Selecting "fine" causes the X-axis to assume the blue bar's range of values at the time "fine" is selected. This in turn causes the blue bar to expand along the full length of the line, facilitating fine manual adjustments to its length.


Selecting "lock" prevents autoscaling and is recommended for most guider imaging.


The vertical color slider at far right in the image control window slides the colors along the numbers of the colormap, changing the color of the display but not affecting how the colormap's numerical values are mapped to pixel values.

Transformation and Colormap Choices
transformations The user can choose to display a linear rendering of the pixel values or one of several arithmetic translations. Transformations are performed on the pixel values prior to display. Pixel values in recorded images are not affected in the saved image.

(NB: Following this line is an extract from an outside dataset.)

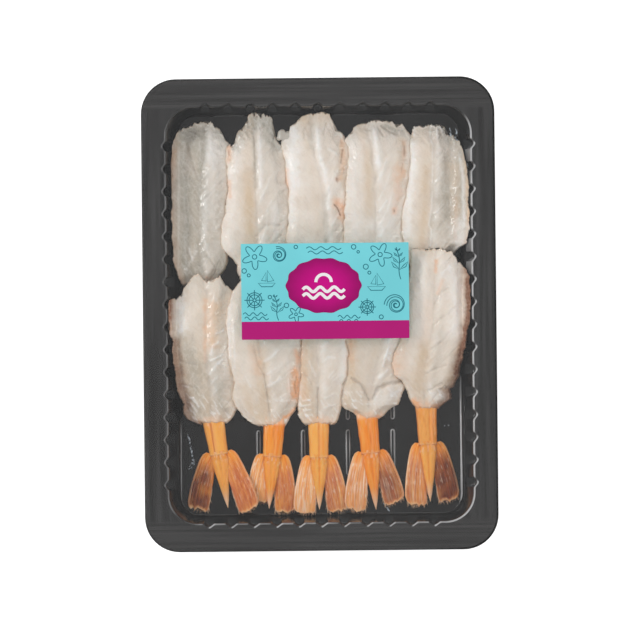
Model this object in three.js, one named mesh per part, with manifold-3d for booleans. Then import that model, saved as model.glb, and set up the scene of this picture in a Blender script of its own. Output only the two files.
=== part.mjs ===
// A sealed black tray of ten butterflied sushi shrimp in two overlapping rows, with a clear lid film and a printed
// label. Units are millimetres, +Z is up, +Y points from the front row to the back row, and the origin is the middle
// of the tray's foot.
import * as THREE from "three";
import { mergeVertices } from "three/addons/utils/BufferGeometryUtils.js";
import Module from "manifold-3d";

const wasm = await Module();
wasm.setup();

// Driving dimensions of the tray
const TRAY = {
  width: 142,
  length: 190,
  height: 16,
  sheet: 0.8,
  corner: 14,
  flangeSide: 9.8,
  flangeEnd: 11.4,
  wellCorner: 11.5,
  floorCorner: 8,
  draftSide: 3.9,
  draftEnd: 2.2,
  footFillet: 1,
  cornerSteps: 6,
};
const FLUTE = { radius: 1.9, setBack: 0.5, pitch: 9.07, perSide: 16, perEnd: 11, ledge: 8.2, ledgeFade: 1.3 };
const FLUTE_ANGLES = [-48, 0, 48];
const POCKET = {
  width: 16,
  length: 18.2,
  depth: 1,
  taper: 0.6,
  pitchX: 18.1,
  pitchY: 22.4,
  columns: 5,
  rows: 6,
};

// The film, the label, and the clearance that pieces lying on each other keep
const REST_GAP = 0.3;
const SEAL_GAP = 0.05;
const FILM = { thickness: 0.3, inset: 0.4 };
const LABEL = { width: 67.8, length: 39, thickness: 0.2, x: 3, y: 9.6, corner: 0.8 };

// Driving dimensions of a shrimp
const FLESH = {
  thickness: 5.6,
  headThickness: 2.9,
  endThickness: 3.9,
  furrowShare: 0.68,
  endFurrowShare: 0.97,
  edgeShare: 0.36,
  crest: 0.36,
  seamGap: 0.3,
  headNarrow: 0.93,
  endNarrow: 0.84,
  endLobe: 5.6,
  endLobePower: 5,
  ragged: 0.9,
  segments: 5,
  segmentDepth: 0.22,
  segmentSlant: 0.45,
  stepsLong: 16,
  stepsHalf: 4,
};
// A section lists points round a tail piece, as shares of its half width and of its height. A profile lists shares of
// the piece's length with the share of its width there.
const STEM = {
  width: 8.6,
  jointWidth: 7.1,
  height: 3.5,
  jointHeight: 3.2,
  length: 13.6,
  insideFlesh: 5,
  stations: [0.35, 0.8, 1],
  section: [[-1, 0.35], [-0.62, 0], [0.62, 0], [1, 0.35], [0.72, 0.86], [0, 1], [-0.72, 0.86]],
};
const TELSON = {
  length: 21.4,
  width: 7,
  height: 3,
  tipHeight: 1.6,
  profile: [[-0.08, 1], [0.12, 1], [0.5, 0.62], [0.85, 0.24], [1, 0.04]],
  section: [[-1, 0.5], [0, 0.22], [1, 0.5], [0, 1]],
};
const PADDLE = {
  length: 24.4,
  width: 8.9,
  thickness: 1.1,
  tipThickness: 0.66,
  base: 0.1,
  root: 3.2,
  setBack: 1.6,
  profile: [[0, 0.58], [0.14, 0.86], [0.5, 1], [0.82, 0.97], [0.95, 0.72], [1, 0.32]],
  section: [[-1, 0.3], [0, 0], [1, 0.3], [0.45, 1], [-0.45, 1]],
};

const FLOOR_TOP = POCKET.depth + TRAY.sheet;
const BED = FLOOR_TOP + REST_GAP;
// The bed that the flesh lies on is flat to this distance from the middle, and then curls up the side wall.
const BED_FLAT = 52.5;
const BED_CURL = 0.2;
// The back row's heads climb the end wall, as a square from a height of nothing at from to rise a run further on.
const HEAD_CLIMB = { from: 74, run: 8, rise: 5.6 };
// The front row climbs the back row's tails and then the ends of its flesh, each rise eased between two places.
const TAILS_CLIMB = { from: -42, to: -8, rise: 4.7 };
const FLESH_CLIMB = { from: 4, to: 16, rise: 1.2 };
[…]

Logarithmic and square root transformations simply take the log and square root of the raw image and display the resulting pixel values. Histogram equalization gives greater stretch to pixel values that appear often in the image and compresses pixel values that appear less often. This transformation enhances low-level features when most of the field is dark be very useful in revealing faint sources.

The histogram equalization box option allows the histogram to be computed from a subsection of the image. Define a box as described above and select the "H. Eq. Box" option. The entire image will be scaled according to the histogram computed within the box.

transformations The user can choose from several predefined colormaps. Choosing "Other..." displays a menu with a variety maps. "Invert" and "B & W" are self-explanatory. "Contour" draws a contour plot on the image.

transformations Other options include various ways to measure the image (Itv and Digitals), and a function for displaying images from disk (New Image). These features are well described in the writeup on the Lick data-taking display.